C’est devenu presque insupportable pour la plupart des gens car ils ont souvent une définition très simpliste de Dieu. Le grand penseur et poète, Jean Grosjean, qui fut aussi prêtre, écrivait : « Dieu, c’est l’abîme intérieur ». Dieu, c’est notre abîme intérieur. Ce n’est pas une autorité qui viendrait nous écraser ou nous culpabiliser. Ce n’est pas non plus quelqu’un qui vient nous dire comment il faut vivre. C’est l’insondable en nous mais qui fait que nous vivons, c’est-à-dire que nous inventons, que nous créons, que nous jouons, que nous rions. Voyez, c’est à peu près l’inverse de tous les intégrismes. C’est une puissance vitale qui traverse la mort mais qui n’en est pas défaite, c’est comme un printemps portatif.

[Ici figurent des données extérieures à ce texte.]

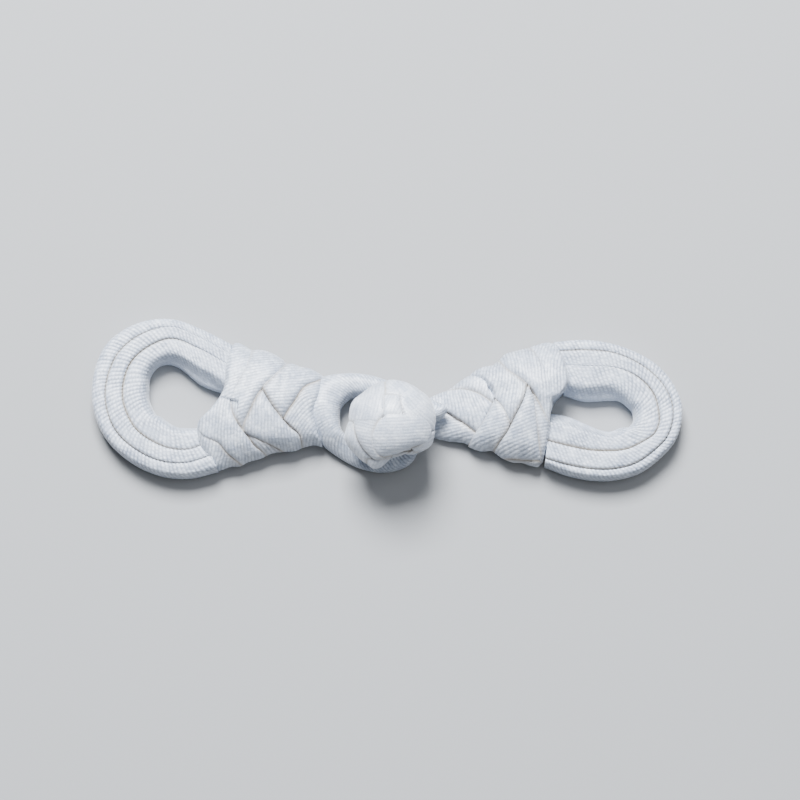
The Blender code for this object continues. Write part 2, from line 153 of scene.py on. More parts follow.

L’inquiétant aujourd’hui, c’est que pour certaines religions, même un mot d’amour peut choquer…
Les religions sont de beaux tombeaux, mais le vivant ne s’y trouve pas. J’aime le pape François, mais je ne suis pas sûr que le Christ habite encore au Vatican.
Lisez-vous des textes religieux ?
Je ne fais pas la démarcation entre les textes religieux et les autres. Je cherche la plaque chauffée à blanc de la vie. Certains vers d’Ossip Mandelstam, un poète russe mort en 1938 dans un camp, me parlent de la vie éternelle aussi bien, et même sans doute mieux, que certains textes dits spirituels. J’aime aussi beaucoup les poètes arabes. Le penseur perse et fondateur du soufisme au XIIIe siècle, Rumi, me touche beaucoup. Il y a chez lui une ivresse des mots qui fait danser la vie autour de cette chose impossible à dire, même le mot de Dieu n’y suffira pas.
...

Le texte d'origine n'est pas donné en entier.